Kibana is a powerful web-based data visualization tool providing everything you need to explore your data and build useful and efficient dashboards.
Let's start by bootstrapping the Logstash container. This instance will take his data from an authenticated input and send them to an Elasticsearch database. This is the EL part in ELK.
Fortunately, our mighty John wrote a nice Logstash boilerplate to get you started. This repository contains different examples of configuration and the required files for the deployment.
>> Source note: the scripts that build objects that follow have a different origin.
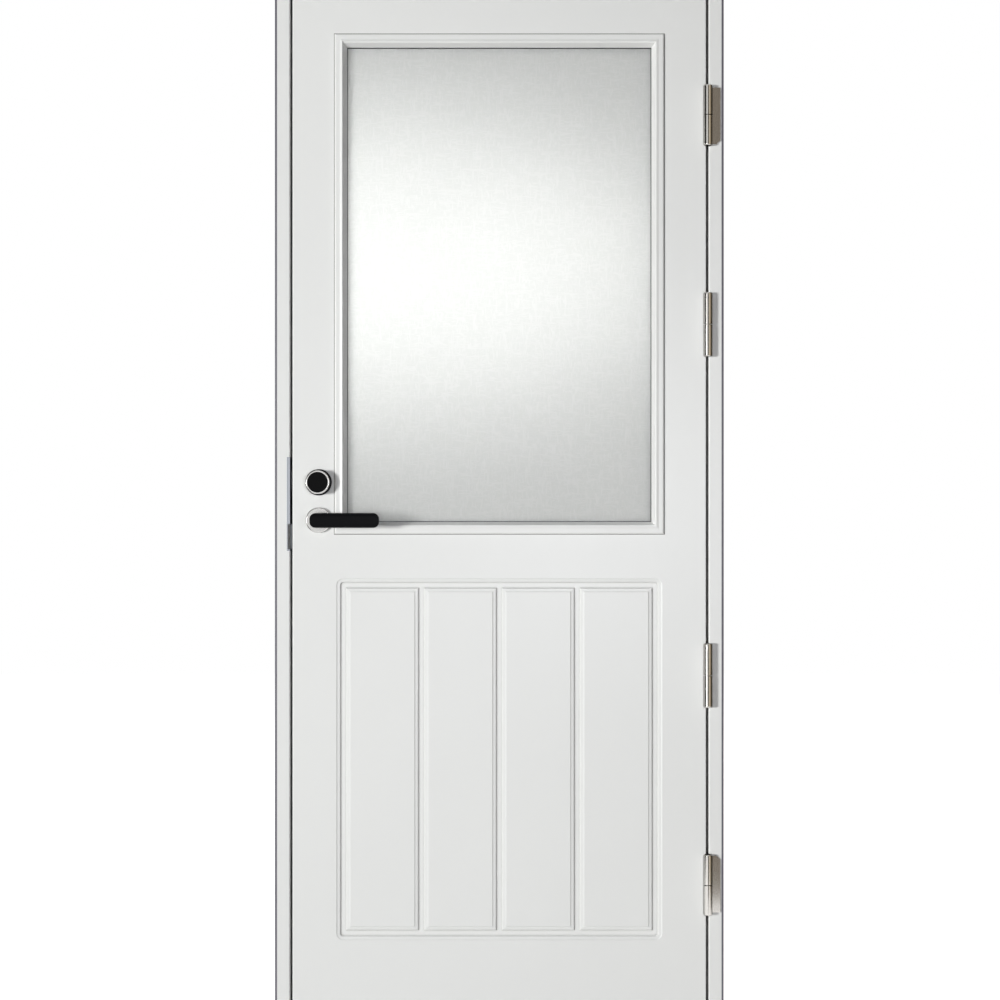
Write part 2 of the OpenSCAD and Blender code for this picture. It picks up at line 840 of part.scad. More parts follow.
module inner_pane() {
    color("#dfe8e6") at_face() pane(pane_y + pane_t + pane_space);
}

module pane_spacer() {
    color(steel) at_face() rect_ring(sight_w, sight_h, window_mid_z, spacer_in,
        glass_lap - 2 * spacer_in, pane_y + pane_t, pane_y + pane_t + pane_space);
}

module gasket() {
    rect_ring(sight_w, sight_h, window_mid_z, gasket_in, glass_lap, gasket_y, pane_y);
}

module outer_gasket() {
    color(rubber) at_face() gasket();
}

module inner_gasket() {
    color(rubber) at_face() on_inner_side() gasket();
}

module glass_blocks() {
    color(black) at_face() for (sx = [-1, 1])
        box([sx * block_x - block_l / 2, pane_y, window_z0],
            [sx * block_x + block_l / 2, pane_y + unit_t, window_z0 + glass_gap]);
}

// Glazing bead: X outward from the sight line, Y inward from the leaf's face
module bead_section() {
    shoulder = bead_slope_w + bead_quirk_w;
    ledge_y = -bead_proud + bead_quirk_h;
    flat_y = -bead_proud + bead_fall_h;
    polygon([[0, gasket_y], [0, gasket_y - bead_foot], [bead_slope_w, ledge_y], [shoulder, ledge_y],
        [shoulder, -bead_proud], [shoulder + bead_fall_w, flat_y], [bead_w - bead_r, flat_y],
        [bead_w, flat_y + bead_r], [bead_w, 0], [bead_inner_w - bead_play, 0],
        [bead_inner_w - bead_play, gasket_y]]);
    translate([bead_w - bead_r, flat_y + bead_r]) intersection() {
        circle(bead_r);
        mirror([0, 1]) square(bead_r);
    }
}

module bead(side) {
    ring_side(sight_w, sight_h, window_mid_z, side, 0, bead_w) bead_section();
}

module outer_bead_bottom() { color(white) at_face() bead(0); }
module outer_bead_left() { color(white) at_face() bead(1); }
module outer_bead_top() { color(white) at_face() bead(2); }
module outer_bead_right() { color(white) at_face() bead(3); }
module inner_bead_bottom() { color(white) at_face() on_inner_side() bead(0); }
module inner_bead_left() { color(white) at_face() on_inner_side() bead(1); }
module inner_bead_top() { color(white) at_face() on_inner_side() bead(2); }
module inner_bead_right() { color(white) at_face() on_inner_side() bead(3); }

// Knuckle standing on its split face, with a rounded far end and a blind bore
module knuckle(l, bore_r) {
    rotate_extrude() {
        translate([knuckle_r - knuckle_end_r, l - knuckle_end_r]) intersection() {
            circle(knuckle_end_r);
            square(knuckle_end_r);
        }
        polygon([[bore_r, 0], [knuckle_r, 0], [knuckle_r, l - knuckle_end_r],
            [knuckle_r - knuckle_end_r, l - knuckle_end_r], [knuckle_r - knuckle_end_r, l], [0, l],
            [0, pin_bore_l], [bore_r, pin_bore_l]]);
    }
}

// Plate let into the edge of the leaf or the rebate; as a recess it also clears the tie's way out
module hinge_plate(i, x, tie, recess = false) {
    l = hinge_l[i];
    y0 = recess ? -over : knuckle_gap;
    box([x, y0, hinge_z[i] - l / 2], [x + plate_t, plate_reach, hinge_z[i] + l / 2]);
    if (tie > 0)
        box([x, plate_tie_y, hinge_z[i] + split_gap / 2], [x + plate_t, y0 + over, hinge_z[i] + l / 2]);
    if (tie < 0)
        box([x, plate_tie_y, hinge_z[i] - l / 2], [x + plate_t, y0 + over, hinge_z[i] - split_gap / 2]);
}

// Places children at every hinge screw of one side, pointing in direction s along X
module at_hinge_screws(x, s) {
    for (i = [0:3], k = [-1:1])
        translate([x, plate_screw_y[k + 1], hinge_z[i] + k * (hinge_l[i] / 2 - plate_screw_end)])
            rotate([0, 90 * s, 0]) children();
}

module hinge_leaf_half(i) {
    color(steel) at_face() difference() {
        union() {
            translate([hinge_x, hinge_y, hinge_z[i] + split_gap / 2])
                knuckle((hinge_l[i] - split_gap) / 2, pin_r + pin_play);
            hinge_plate(i, leaf_x - plate_t, 1);
        }
        at_hinge_screws(leaf_x, -1) wood_screw_hole(leaf_screw_l);
    }
}

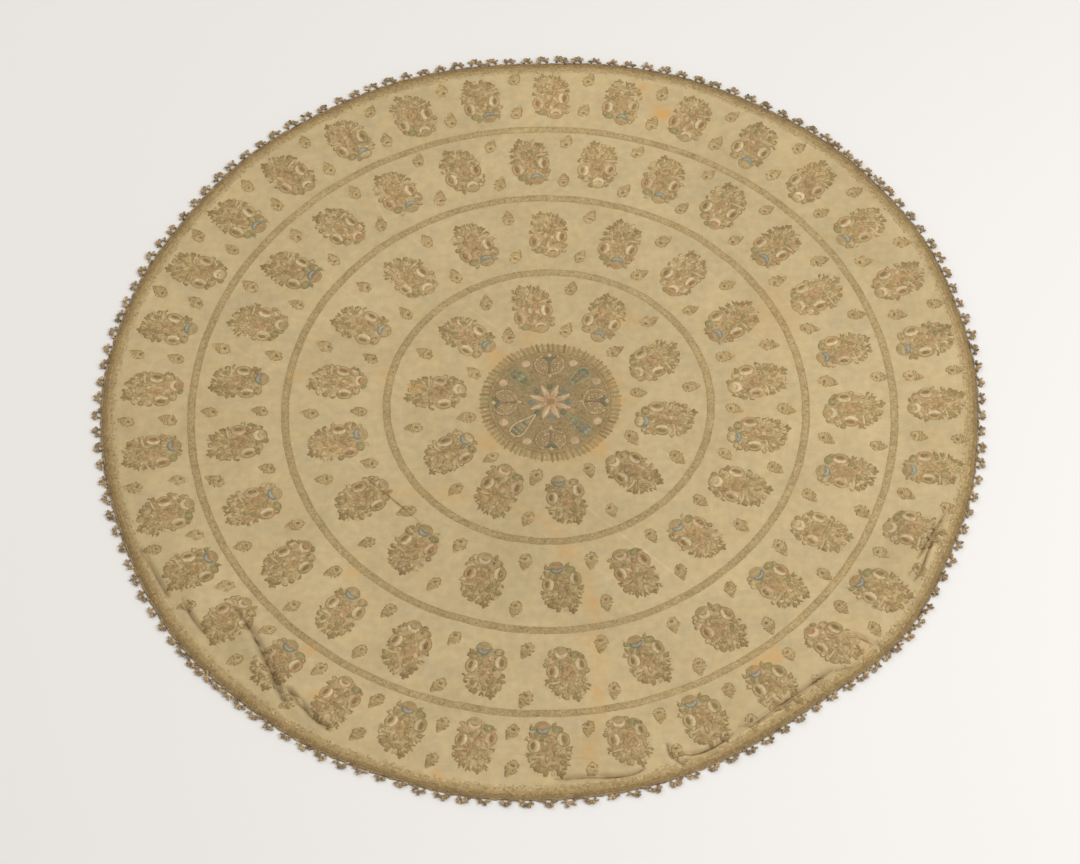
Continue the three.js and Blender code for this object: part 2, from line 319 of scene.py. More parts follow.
class ClothShape:
    """Heights of the laid sheet and where it is stained, in plan millimetres."""

    clearance, fold_reach = 0.15, 9.0
    pucker_waves, pucker_lengths, pucker_steepness = 11, (26, 110), 0.0027
    gather_height, gather_inset, gather_reach = 0.45, 40, 16
    hem_flat, dip_limit = 14, 0.8

    def __init__(self, sizes):
        self.edge_full = sizes.edge_radius / MM
        self.border = sizes.border_width / MM
        self.thickness = sizes.sheet_thickness / MM
        self.creases = [(row, spline_points(row.path, CREASE_STEPS)) for row in CREASES]
        draw = np.random.default_rng(sizes.seed)
        headings = draw.uniform(0, TURN, self.pucker_waves)
        wavelengths = draw.uniform(*self.pucker_lengths, self.pucker_waves)
        self.waves = np.c_[np.cos(headings), np.sin(headings)] * (TURN / wavelengths)[:, None]
        self.phases = draw.uniform(0, TURN, self.pucker_waves)
        self.wave_heights = self.pucker_steepness * wavelengths

    def edge_radius(self, angle):
        """Radius of the sheet's edge at an angle."""
        radius = self.edge_full + EDGE_RIPPLE * np.sin(EDGE_RIPPLE_WAVES * angle)
        for dent in EDGE_DENTS:
            radius = radius - dent.amount * bell(angle, dent)
        return radius

    def underside(self, x, y):
        """Height of the sheet's underside over the surface that it lies on."""
        angle = np.arctan2(y, x)
        edge = self.edge_radius(angle)
        radius = np.hypot(x, y)
        inset = np.maximum(edge - radius, 0)
        puff = PUFF_BASE + sum(row.amount * bell(angle, row) for row in PUFFS)
        roll = ROLL_BASE + sum(row.amount * bell(angle, row) for row in ROLLS)
        from_edge = smooth_step(0, self.border, inset)
        height = puff * np.exp(-(((inset - PUFF_DISTANCE) / PUFF_REACH) ** 2)) * from_edge
        height = height + roll * np.sin(np.pi * np.minimum(inset / self.border, 1))
        for swell_x, swell_y, reach, rise in SWELLS:
            height = height + rise * np.exp(-((np.hypot(x - swell_x, y - swell_y) / reach) ** 2))
        for row, points in self.creases:
            distance, along = nearest_on_path(x, y, points)
            across = np.abs(distance) / row.width
            taper = smooth_step(0, CREASE_TAPER, along) * smooth_step(0, CREASE_TAPER, 1 - along)
            height = height * (1 - taper * np.exp(-((across / CREASE_VALLEY) ** 2)))
            shoulder = across**SHOULDER_POWER * np.exp(SHOULDER_POWER / 2 * (1 - across**2))
            height = height + row.shoulder * taper * shoulder * from_edge
        lifted = smooth_step(LIFTED_FROM * edge, 2 * LIFTED_FROM * edge, radius)
        return self.clearance + height * lifted

    def fine_relief(self, x, y):
        """Puckers and gathers of the upper face."""
        angle = np.arctan2(y, x)
        inset = self.edge_radius(angle) - np.hypot(x, y)
        height = 0
        for wave, phase, rise in zip(self.waves, self.phases, self.wave_heights):
            height = height + rise * np.sin(x * wave[0] + y * wave[1] + phase)
        gathers = np.sin(61 * angle + 3 * np.sin(7 * angle)) * np.sin(23 * angle + 1.7)
        nearness = np.exp(-(((inset - self.gather_inset) / self.gather_reach) ** 2))
        return (height + self.gather_height * gathers * nearness) * smooth_step(0, self.hem_flat, inset)

    def top(self, x, y):
        """Height of the sheet's upper face."""
        relief = np.maximum(self.fine_relief(x, y), -self.dip_limit * self.thickness)
        return self.underside(x, y) + self.thickness + relief

    def stain(self, x, y):
        """How strongly the cloth is stained, from 0 to 1."""
        clean = np.ones(np.shape(x))
        for blot_x, blot_y, reach, strength in STAINS:
            clean = clean * (1 - strength * np.exp(-((np.hypot(x - blot_x, y - blot_y) / reach) ** 4)))
        distance, _ = nearest_on_path(x, y, spline_points(STAIN_STREAK, 20))
        clean = clean * (1 - STREAK_STRENGTH * np.exp(-((distance / STREAK_REACH) ** 2)))
        out = np.hypot(x - HALO_MIDDLE[0], y - HALO_MIDDLE[1]) - HALO_RADIUS
        clean = clean * (1 - HALO_STRENGTH * np.exp(-((out / HALO_REACH) ** 2)))
        return 1 - clean

    def fade(self, x, y):
        """Painted light and shade: how much paler the cloth is painted than its even colour, below 0 where
        it's darker.
        """
        return sum(amount * np.exp(-((np.hypot(x - spot_x, y - spot_y) / reach) ** 2))
                   for spot_x, spot_y, reach, amount in PAINTED_LIGHT_SPOTS)

    def fold(self, x, y):
        """The nearest thin line in the cloth: its signed distance and its strength, faded away from it."""
        # Each line's strength sets how strongly it is painted: darker in a crease, as grime and painted
        # shade, and paler on a ridge, as a painted highlight
        lines = [(points, row.dirt, FINE_CREASE / row.width) for row, points in self.creases]
        lines += [(np.array([start, end], float), strength, 1.0) for start, end, strength in FOLD_LINES]
        nearest, depth = np.full(np.shape(x), self.fold_reach * 2.0), np.zeros(np.shape(x))
        for points, strength, fineness in lines:
            distance, along = nearest_on_path(x, y, points)
            reach = np.exp(-((distance / self.fold_reach) ** 2)) * np.sin(np.pi * np.clip(along, 0, 1)) ** 0.4
            stronger = np.abs(strength) * reach > np.abs(depth)
            nearest = np.where(stronger, distance * fineness, nearest)
            depth = np.where(stronger, strength * reach, depth)
        return nearest, depth

    def attributes(self, x, y):
        """Numbers stored on a mesh that lies at some places of the cloth."""
        fold_distance, fold_depth = self.fold(x, y)
        # Besides the stains, the cloth carries its painted light and shade and how strongly its fold lines
        # are painted darker or paler
        return {"stain": self.stain(x, y), "fade": self.fade(x, y), "fold_distance": fold_distance,
                "fold_depth": fold_depth}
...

$ git clone https://github.com/Scalingo/logstash-boilerplate
$ cd logstash-boilerplate
Next, create an application on Scalingo that will run our Logstash app:
$ scalingo create my-awesome-logstash --buildpack https://github.com/Scalingo/multi-buildpack.git
Add the Elasticsearch addon to this application:
$ scalingo --app my-awesome-logstash addons-add scalingo-elasticsearch 1g
All the Elasticsearch plans are described here.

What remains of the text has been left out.